SheBlindedMeWithScience

Latest

  • Thomas Dolby's Wild Ride

    by 
    Brian Heater
    Brian Heater
    06.04.2012

    The exterior of the Canal Room is a touch jarring in the harsh light of day. The street-level windows of the TriBeCa brick building are plastered with giant, neon posters advertising the venue's reoccurring theme nights - events with names like "Back to the Eighties Show featuring RUBIX KUBE: The Ultimate '80s Tribute Band" and "Saved By The '90s: A Party with The Bayside Tigers." Checkerboard backgrounds and pictures of Screech abound. And for a moment, I'm worried for Thomas Dolby. It's hard not to entertain images of the singer being tortured with Teddy Ruxpins, forced to perform 30-year-old songs for a crowd of middle-aged showgoers squeezed into their prom dresses, in defiance of all laws of physics.

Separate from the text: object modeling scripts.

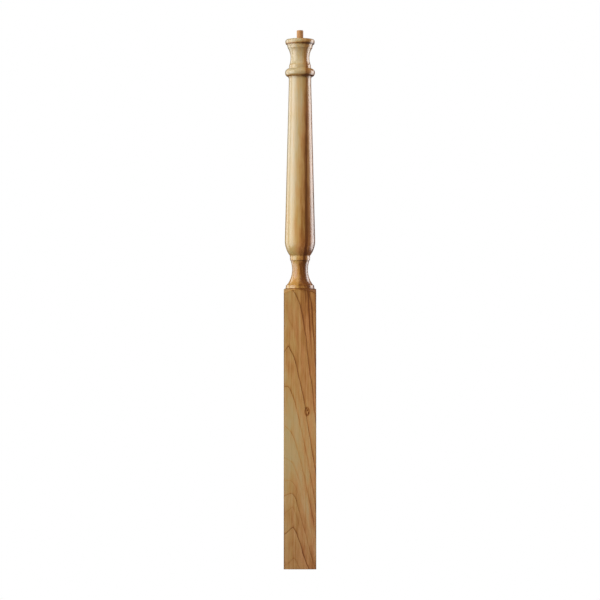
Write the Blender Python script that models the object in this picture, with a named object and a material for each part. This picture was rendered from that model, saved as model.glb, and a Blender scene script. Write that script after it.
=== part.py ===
"""Turned newel post: square block below, tapered turning above, dowel pin in its top."""

import math

import bmesh
import bpy

# Square block (all sizes in metres)
BLOCK_WIDTH = 0.0762
BLOCK_HEIGHT = 0.6468
ARRIS_RADIUS = 0.0010

# Sloping shoulder, turned from the block's corners in to the foot of the turning
SHOULDER_RISE = 0.0111
SHOULDER_ROUNDING = 0.15

# Foot fillet that stands on the shoulder
FOOT_HEIGHT = 0.0077
FOOT_LOWER_RADIUS = 0.0342
FOOT_UPPER_RADIUS = 0.0330

# Long hollow between the foot fillet and the collar
HOLLOW_FOOT_RADIUS = 0.0318
HOLLOW_WAIST_RADIUS = 0.01865
HOLLOW_HEAD_RADIUS = 0.0223
HOLLOW_LOWER_HEIGHT = 0.0364
HOLLOW_UPPER_HEIGHT = 0.0218
HOLLOW_LOWER_TURN = 48.0
HOLLOW_UPPER_TURN = 19.0

# Collar band
COLLAR_HEIGHT = 0.0110
COLLAR_LOWER_RADIUS = 0.0234
COLLAR_UPPER_RADIUS = 0.0238

# Bulb and tapered shaft
BULB_HEIGHT = 0.0352
BULB_RADIUS = 0.0358
BULB_TURN = 37.0
SHAFT_LENGTH = 0.3700
NECK_LENGTH = 0.0146
NECK_RADIUS = 0.0264

# Bead with a fillet below it and one above it
LOWER_FILLET_HEIGHT = 0.0024
LOWER_FILLET_RADIUS = 0.0275
BEAD_HEIGHT = 0.0192
BEAD_RADIUS = 0.0353
UPPER_FILLET_HEIGHT = 0.0024
UPPER_FILLET_RADIUS = 0.0262

# Vase: a foot band, then a hollow that opens toward the cap
VASE_FOOT_HEIGHT = 0.0058
VASE_FOOT_RADIUS = 0.0257
VASE_LOWER_RADIUS = 0.0253
VASE_WAIST_RADIUS = 0.0222
VASE_UPPER_RADIUS = 0.0282
VASE_LOWER_HEIGHT = 0.0171
VASE_UPPER_HEIGHT = 0.0223
VASE_LOWER_TURN = 23.0
VASE_UPPER_TURN = 30.0

# Band and round-edged cap disc
BAND_HEIGHT = 0.0094
BAND_LOWER_RADIUS = 0.0286
BAND_UPPER_RADIUS = 0.0309
CAP_HEIGHT = 0.0118
CAP_CREST_HEIGHT = 0.0070
CAP_ROOT_RADIUS = 0.0323
CAP_RADIUS = 0.0347
CAP_FLAT_RADIUS = 0.0301

# Dowel pin and the socket bored for it
PIN_DIAMETER = 0.0155
PIN_LENGTH_OUT = 0.0215
PIN_LENGTH_IN = 0.0300
PIN_CHAMFER = 0.0009
PIN_CLEARANCE = 0.0003

# Facets of the solids
ROUND_SEGMENTS = 48
SHOULDER_STEPS = 6
ARRIS_SEGMENTS = 2
SMOOTH_ANGLE = 20.0
TOOL_OVERRUN = 0.0100

# Levels, worked out from the underside up
shoulder_top = BLOCK_HEIGHT + SHOULDER_RISE
foot_top = shoulder_top + FOOT_HEIGHT
hollow_waist = foot_top + HOLLOW_LOWER_HEIGHT
collar_bottom = hollow_waist + HOLLOW_UPPER_HEIGHT
collar_top = collar_bottom + COLLAR_HEIGHT
bulb_crest = collar_top + BULB_HEIGHT
neck_bottom = bulb_crest + SHAFT_LENGTH
neck_top = neck_bottom + NECK_LENGTH
bead_bottom = neck_top + LOWER_FILLET_HEIGHT
bead_crest = bead_bottom + BEAD_HEIGHT / 2
bead_top = bead_bottom + BEAD_HEIGHT
vase_foot = bead_top + UPPER_FILLET_HEIGHT
vase_bottom = vase_foot + VASE_FOOT_HEIGHT
vase_waist = vase_bottom + VASE_LOWER_HEIGHT
band_bottom = vase_waist + VASE_UPPER_HEIGHT
cap_bottom = band_bottom + BAND_HEIGHT
cap_crest = cap_bottom + CAP_CREST_HEIGHT
cap_top = cap_bottom + CAP_HEIGHT


def clear_scene():
    """Remove every object that the scene starts with."""
    for old in list(bpy.data.objects):
        bpy.data.objects.remove(old, do_unlink=True)


def wood_material(name, colour, roughness):
    """Principled wood finish with one colour and one roughness."""
    material = bpy.data.materials.new(name)
    material.use_nodes = True
    shader = material.node_tree.nodes["Principled BSDF"]
    shader.inputs["Base Color"].default_value = (*colour, 1.0)
    shader.inputs["Roughness"].default_value = roughness
    shader.inputs["Metallic"].default_value = 0.0
    return material


def sweep(start, end, turn_degrees, steps):
    """Ellipse arc that leaves start along the post's axis and bends away to end.

    Points are (radius, height). The turn says how much of the ellipse is used: 90 degrees
    ends square to the axis, and a smaller turn gives a flatter curve.
    """
    turn = math.radians(turn_degrees)
    points = []
    for step in range(steps + 1):
        angle = turn * step / steps
        across = (1 - math.cos(angle)) / (1 - math.cos(turn))
        along = math.sin(angle) / math.sin(turn)
        radius = start[0] + (end[0] - start[0]) * across
        height = start[1] + (end[1] - start[1]) * along
        points.append((radius, height))
    return points


def bulge(lower, crest, upper, steps):
    """Round moulding from its lower root, out over the crest, to its upper root."""
    under_side = sweep(crest, lower, 90, steps)
    upper_side = sweep(crest, upper, 90, steps)
    return under_side[::-1] + upper_side[1:]


def hollow(lower, waist, upper, lower_turn, upper_turn, lower_steps, upper_steps):
    """Concave moulding from its lower end, in to the waist, and out to its upper end."""
    under_side = sweep(waist, lower, lower_turn, lower_steps)
    upper_side = sweep(waist, upper, upper_turn, upper_steps)
    return under_side[::-1] + upper_side[1:]


def shoulder_outline():
    """Turned shoulder, carried past the block's corners so that it cuts them clean.

    With t from 0 at the foot fillet to 1 at the block's corner, it falls by the rise times
    ((1 - c) t + c t^2), where c is the rounding.
    """
    corner_radius = BLOCK_WIDTH / math.sqrt(2)
    span = corner_radius - FOOT_LOWER_RADIUS
    points = []
    for step in range(SHOULDER_STEPS, 0, -1):
        t = step / SHOULDER_STEPS
        fall = (1 - SHOULDER_ROUNDING) * t + SHOULDER_ROUNDING * t ** 2
        points.append((FOOT_LOWER_RADIUS + span * t, shoulder_top - SHOULDER_RISE * fall))
    outer_slope = SHOULDER_RISE * (1 + SHOULDER_ROUNDING) / span
    outer = (corner_radius + TOOL_OVERRUN, BLOCK_HEIGHT - outer_slope * TOOL_OVERRUN)
    return [outer] + points


def lower_turning_outline():
    """Foot fillet, long hollow, collar and bulb, from the shoulder up."""
    outline = [(FOOT_LOWER_RADIUS, shoulder_top), (FOOT_UPPER_RADIUS, foot_top)]
    outline += hollow(
        (HOLLOW_FOOT_RADIUS, foot_top),
        (HOLLOW_WAIST_RADIUS, hollow_waist),
        (HOLLOW_HEAD_RADIUS, collar_bottom),
        HOLLOW_LOWER_TURN, HOLLOW_UPPER_TURN, 7, 4)
    outline.append((COLLAR_LOWER_RADIUS, collar_bottom))
    bulb = sweep((BULB_RADIUS, bulb_crest), (COLLAR_UPPER_RADIUS, collar_top), BULB_TURN, 7)
    return outline + bulb[::-1]


def upper_turning_outline():
    """Neck, bead with its fillets, vase, band and cap disc, up to the flat top."""
    outline = [(NECK_RADIUS, neck_bottom), (NECK_RADIUS, neck_top)]
    outline.append((LOWER_FILLET_RADIUS, neck_top))
    outline += bulge(
        (LOWER_FILLET_RADIUS, bead_bottom),
        (BEAD_RADIUS, bead_crest),
        (UPPER_FILLET_RADIUS, bead_top), 5)
    outline += [(UPPER_FILLET_RADIUS, vase_foot), (VASE_FOOT_RADIUS, vase_foot)]
    outline.append((VASE_FOOT_RADIUS, vase_bottom))
    outline += hollow(
        (VASE_LOWER_RADIUS, vase_bottom),
        (VASE_WAIST_RADIUS, vase_waist),
        (VASE_UPPER_RADIUS, band_bottom),
        VASE_LOWER_TURN, VASE_UPPER_TURN, 4, 5)
    outline += [(BAND_LOWER_RADIUS, band_bottom), (BAND_UPPER_RADIUS, cap_bottom)]
    outline += bulge(
        (CAP_ROOT_RADIUS, cap_bottom),
        (CAP_RADIUS, cap_crest),
        (CAP_FLAT_RADIUS, cap_top), 5)
    return outline


def turned_mesh(name, outline, segments):
    """Solid of revolution about Z: the outline runs from one end of the axis to the other."""
    mesh = bpy.data.meshes.new(name)
    bm = bmesh.new()
    verts = [bm.verts.new((radius, 0.0, height)) for radius, height in outline]
    edges = [bm.edges.new(pair) for pair in zip(verts, verts[1:])]
    bmesh.ops.spin(
        bm, geom=verts + edges, cent=(0, 0, 0), axis=(0, 0, 1),
        angle=2 * math.pi, steps=segments, use_merge=True)
    bmesh.ops.remove_doubles(bm, verts=bm.verts, dist=0.000001)
    bmesh.ops.recalc_face_normals(bm, faces=bm.faces)
    bm.to_mesh(mesh)
    bm.free()
    mesh.shade_smooth()
    mesh.set_sharp_from_angle(angle=math.radians(SMOOTH_ANGLE))
    return mesh


def block_mesh(name, width, bottom, top):
    """Square bar with eased long edges."""
    mesh = bpy.data.meshes.new(name)
    bm = bmesh.new()
    bmesh.ops.create_cube(bm, size=1.0)
    bmesh.ops.scale(bm, verts=bm.verts, vec=(width, width, top - bottom))
    bmesh.ops.translate(bm, verts=bm.verts, vec=(0, 0, (top + bottom) / 2))
    long_edges = [e for e in bm.edges if abs(e.verts[0].co.z - e.verts[1].co.z) > width / 2]
    bmesh.ops.bevel(
        bm, geom=long_edges, offset=ARRIS_RADIUS, offset_type="OFFSET",
        segments=ARRIS_SEGMENTS, profile=0.5, affect="EDGES")
    bm.to_mesh(mesh)
    bm.free()
    return mesh


def add_object(name, mesh, material=None):
    """Put a mesh into the scene as a named object."""
    item = bpy.data.objects.new(name, mesh)
    bpy.context.collection.objects.link(item)
    if material:
        mesh.materials.append(material)
    return item


def add_cutter(name, mesh):
    """Guide solid for a Boolean: shown as wire and left out of renders."""
    cutter = add_object(name, mesh)
    cutter.display_type = "WIRE"
    cutter.hide_render = True
    return cutter


def add_boolean(item, cutter, operation):
    """Exact Boolean of one object with a cutter."""
    boolean = item.modifiers.new(cutter.name, "BOOLEAN")
    boolean.operation = operation
    boolean.solver = "EXACT"
    boolean.object = cutter


def build_post(material):
    """Square bar cut to the turned outline, with the pin's socket bored in its top."""
    outline = [(0.0, -TOOL_OVERRUN)]
    shoulder = shoulder_outline()
    outline.append((shoulder[0][0], -TOOL_OVERRUN))
    outline += shoulder
    outline += lower_turning_outline()
    outline += upper_turning_outline()
    outline.append((0.0, cap_top))
    turning = add_cutter("turning_guide", turned_mesh("turning_guide", outline, ROUND_SEGMENTS))

    socket_radius = PIN_DIAMETER / 2 + PIN_CLEARANCE
    socket_floor = cap_top - PIN_LENGTH_IN - PIN_CLEARANCE
    socket_outline = [
        (0.0, socket_floor),
        (socket_radius, socket_floor),
        (socket_radius, cap_top + TOOL_OVERRUN),
        (0.0, cap_top + TOOL_OVERRUN),
    ]
    socket = add_cutter("socket_guide", turned_mesh("socket_guide", socket_outline, ROUND_SEGMENTS))

    bar = block_mesh("newel_post", BLOCK_WIDTH, 0.0, cap_top + TOOL_OVERRUN)
    post = add_object("newel_post", bar, material)
    add_boolean(post, turning, "INTERSECT")
    add_boolean(post, socket, "DIFFERENCE")
    return post


def build_pin(post, material):
    """Round dowel with both ends chamfered, standing in the socket at the post's top."""
    radius = PIN_DIAMETER / 2
    outline = [
        (0.0, -PIN_LENGTH_IN),
        (radius - PIN_CHAMFER, -PIN_LENGTH_IN),
        (radius, PIN_CHAMFER - PIN_LENGTH_IN),
        (radius, PIN_LENGTH_OUT - PIN_CHAMFER),
        (radius - PIN_CHAMFER, PIN_LENGTH_OUT),
        (0.0, PIN_LENGTH_OUT),
    ]
    pin = add_object("dowel_pin", turned_mesh("dowel_pin", outline, ROUND_SEGMENTS), material)
    pin.location = (0.0, 0.0, cap_top)
    pin.parent = post
    return pin


def main():
    clear_scene()
    satin_wood = wood_material("satin_hardwood", (0.47, 0.27, 0.12), 0.35)
    pin_wood = wood_material("pin_hardwood", (0.34, 0.17, 0.07), 0.60)
    post = build_post(satin_wood)
    build_pin(post, pin_wood)


main()
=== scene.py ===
import math

import bpy
import numpy as np
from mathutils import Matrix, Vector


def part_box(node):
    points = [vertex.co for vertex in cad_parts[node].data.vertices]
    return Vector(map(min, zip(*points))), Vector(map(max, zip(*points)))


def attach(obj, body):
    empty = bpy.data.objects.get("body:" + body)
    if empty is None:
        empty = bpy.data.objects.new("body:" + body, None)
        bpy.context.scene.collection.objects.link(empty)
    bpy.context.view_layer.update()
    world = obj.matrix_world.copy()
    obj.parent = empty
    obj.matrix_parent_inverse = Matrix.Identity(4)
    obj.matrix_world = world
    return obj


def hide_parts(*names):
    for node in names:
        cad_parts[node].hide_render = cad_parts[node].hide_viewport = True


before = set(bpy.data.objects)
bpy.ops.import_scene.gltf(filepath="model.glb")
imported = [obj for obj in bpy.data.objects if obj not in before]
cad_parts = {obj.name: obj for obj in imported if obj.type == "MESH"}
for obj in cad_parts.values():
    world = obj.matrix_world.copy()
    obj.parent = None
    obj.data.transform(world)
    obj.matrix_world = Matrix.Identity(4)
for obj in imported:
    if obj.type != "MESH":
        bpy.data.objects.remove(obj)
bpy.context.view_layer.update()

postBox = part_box("newel_post")
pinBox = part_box("dowel_pin")
print("frame loaded")


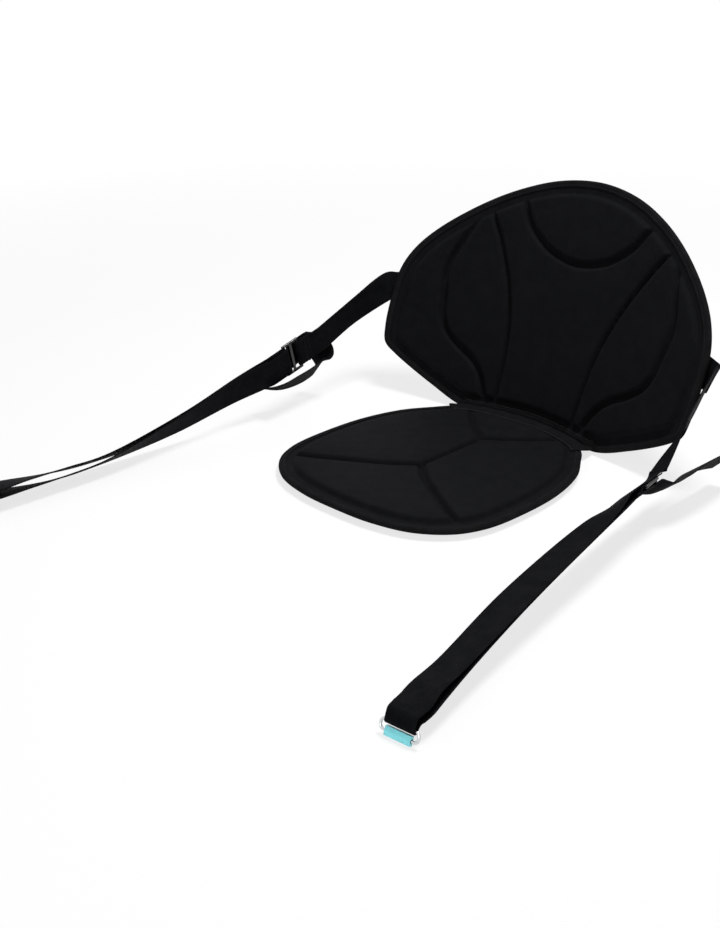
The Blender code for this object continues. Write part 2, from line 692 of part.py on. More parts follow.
def make_ring(side, ring, finish):
    """Ring of wire with the strap round its upper bar."""
    half = RING_INSIDE / 2 + WIRE_RADIUS - RING_CORNER
    corners = ((half, -RING_CORNER, 0), (-half, -RING_CORNER, 90))
    corners += ((-half, RING_CORNER - RING_DEPTH, 180), (half, RING_CORNER - RING_DEPTH, 270))
    curve = bpy.data.curves.new(side + "_ring", "CURVE")
    curve.dimensions = "3D"
    curve.bevel_depth = WIRE_RADIUS
    curve.bevel_resolution = 3
    points = []
    for x, y, start in corners:
        for k in range(5):
            turn = math.radians(start + 22.5 * k)
            points.append(ring.at(x + RING_CORNER * math.cos(turn), -y - RING_CORNER * math.sin(turn)))
    spline = curve.splines.new("POLY")
    spline.points.add(len(points) - 1)
    for spot, p in zip(spline.points, points):
        spot.co = (*p, 1.0)
    spline.use_cyclic_u = True
    return add_object(side + "_ring", curve, finish)


def make_sleeve(side, ring, finish):
    """Flat sleeve round the ring's lower bar."""
    name = side + "_ring_sleeve"
    made = add_object(name, box(name, (SLEEVE_LENGTH, SLEEVE_HEIGHT, SLEEVE_THICKNESS)), finish)
    hole = 2 * (WIRE_RADIUS + SLEEVE_CLEAR)
    cut(made, name + "_hole", (2 * SLEEVE_LENGTH, hole, hole), (0, 0, 0))
    place_in(made, ring.at(0.0, RING_DEPTH), -ring.down, ring.across, ring.face)
    return made


def main():
    for old in list(bpy.data.objects):
        bpy.data.objects.remove(old, do_unlink=True)

    cloth = material("black_cloth", (0.012, 0.012, 0.013), 0.75)
    backing = material("black_backing", (0.010, 0.010, 0.011), 0.85)
    tape = material("black_tape", (0.020, 0.020, 0.022), 0.70)
    webbing = material("black_webbing", (0.010, 0.010, 0.012), 0.60)
    moulding = material("black_plastic", (0.015, 0.015, 0.016), 0.25)
    steel = material("steel_wire", (0.62, 0.63, 0.64), 0.25, 1.0)
    teal = material("teal_plastic", (0.25, 0.75, 0.78), 0.45)

    seat_outline = mirrored_outline(SEAT_EDGE, SEAT_WIDTH, SEAT_DEPTH)
    seat_grooves = groove(SEAT_CENTRE_GROOVE, NARROW_GROOVE, SEAT_WIDTH, SEAT_DEPTH)
    seat_grooves += groove(SEAT_FRONT_GROOVE, WIDE_GROOVE, SEAT_WIDTH, SEAT_DEPTH)
    seat_grooves += groove(SEAT_REAR_GROOVE, WIDE_GROOVE, SEAT_WIDTH, SEAT_DEPTH)
    seat_names = ("seat_pad", "seat_bottom_cover", "seat_edge_binding")
    make_pad(seat_names, seat_outline, seat_grooves, seat_place, (cloth, backing, tape))

    back_outline = mirrored_outline(BACKREST_EDGE, BACKREST_WIDTH, BACKREST_HEIGHT)
    back_grooves = groove(BACKREST_OVAL_GROOVE, WIDE_GROOVE, BACKREST_WIDTH, BACKREST_HEIGHT)
    back_grooves += groove(BACKREST_INNER_GROOVE, NARROW_GROOVE, BACKREST_WIDTH, BACKREST_HEIGHT)
    back_grooves += groove(BACKREST_OUTER_GROOVE, WIDE_GROOVE, BACKREST_WIDTH, BACKREST_HEIGHT)
    back_names = ("backrest_pad", "backrest_back_cover", "backrest_edge_binding")
    make_pad(back_names, back_outline, back_grooves, backrest_place, (cloth, backing, tape))

    make_hinge_tape(seat_outline, back_outline, tape)

    for side, sign in (("left", -1), ("right", 1)):
        buckle = Buckle(side)
        make_patch(side, sign, backing)
        make_anchor_strap(side, sign, buckle, webbing)
        make_buckle(side, buckle, moulding)
        ring = Ring(side)
        make_adjust_strap(side, buckle, ring, webbing)
        make_ring(side, ring, steel)
        make_sleeve(side, ring, teal)


main()
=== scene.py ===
# %% [markdown]
# # A kayak seat, dressed in Blender
# The seat is two moulded foam pads joined by a sewn hinge, with a webbing strap on each side.
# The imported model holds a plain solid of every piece. This script repeats their sizes and puts a
# finished piece in the place of each: the soft panels, the bound edge, the stitching, the webbing, the
# glossy sliders and the bright rings.
# All lengths are in metres. +Z is up and +Y runs from the seat pad towards the backrest.

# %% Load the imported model
import math

import bmesh
import bpy
import numpy as np
from mathutils import Matrix, Vector
from mathutils.geometry import delaunay_2d_cdt


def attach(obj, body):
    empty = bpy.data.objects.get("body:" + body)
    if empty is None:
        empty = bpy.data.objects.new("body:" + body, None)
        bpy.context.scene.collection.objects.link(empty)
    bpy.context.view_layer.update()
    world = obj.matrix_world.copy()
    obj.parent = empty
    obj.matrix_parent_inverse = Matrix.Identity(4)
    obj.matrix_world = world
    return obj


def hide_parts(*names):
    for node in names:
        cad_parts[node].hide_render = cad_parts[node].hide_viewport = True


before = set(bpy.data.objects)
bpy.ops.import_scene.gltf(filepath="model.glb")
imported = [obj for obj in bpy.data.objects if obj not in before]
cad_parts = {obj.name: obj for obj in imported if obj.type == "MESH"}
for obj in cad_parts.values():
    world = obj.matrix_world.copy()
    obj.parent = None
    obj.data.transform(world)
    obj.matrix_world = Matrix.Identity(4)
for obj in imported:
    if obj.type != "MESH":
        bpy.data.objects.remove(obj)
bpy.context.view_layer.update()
bpy.ops.object.select_all(action="DESELECT")
print("solids in the packed model:", len(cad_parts))

# %% [markdown]
# ## Camera
# The photo was taken from a little above, in front of the seat and on its +X side. The camera could be
# placed by eye, but here its place, turn and lens were found by fitting the outlines of both pads and
# the straps, so that the render lies over the photo. The three directions below are the camera's own
# right, up and backwards.

# %% Camera
CAMERA_RIGHT = (0.7133, 0.7009, 0.0)
CAMERA_UP = (-0.2850, 0.2900, 0.9137)
CAMERA_BACK = (0.6403, -0.6517, 0.4066)
CAMERA_PLACE = (1.2028, -1.3583, 0.8149)
CAMERA_LENS = 62.07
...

Things are much less troubling inside, however. The lights are dim and there's no neon to be seen - and while Dolby himself is MIA a few hours ahead of the show, a pair of dancers run around the space all steampunked out in corsets and high-heeled boots. One spots our photographer and asks whether we're there to "shoot the belly dancer." It's an interaction I can't help but relate to Dolby when he finally arrives, off-handedly comparing the whole thing to a traveling circus of sorts. "Actually," he responds, "it's quite simple compared to some other show. There's no video here, only three musicians, so this is the simple version." This is the scaled-back version of Dolby's live show in 2012. For one thing, the tour had to leave its chrome 1930s-era trailer back in Jersey. Apparently it's just too difficult to get a giant time capsule through the Holland Tunnel. In its absence, Dolby describes the vehicle as appearing to have been "modified by Jules Verne and Nikola Tesla," adding that it "houses a video suite, which allows anybody from the public to shoot a 30-second message to the future. So, we've got a YouTube channel called Time Capsule TV and people are uploading these messages that they shoot in the time capsule and the most popular ones, based on the views and so on, we'll sort of preserve for posterity, for the future."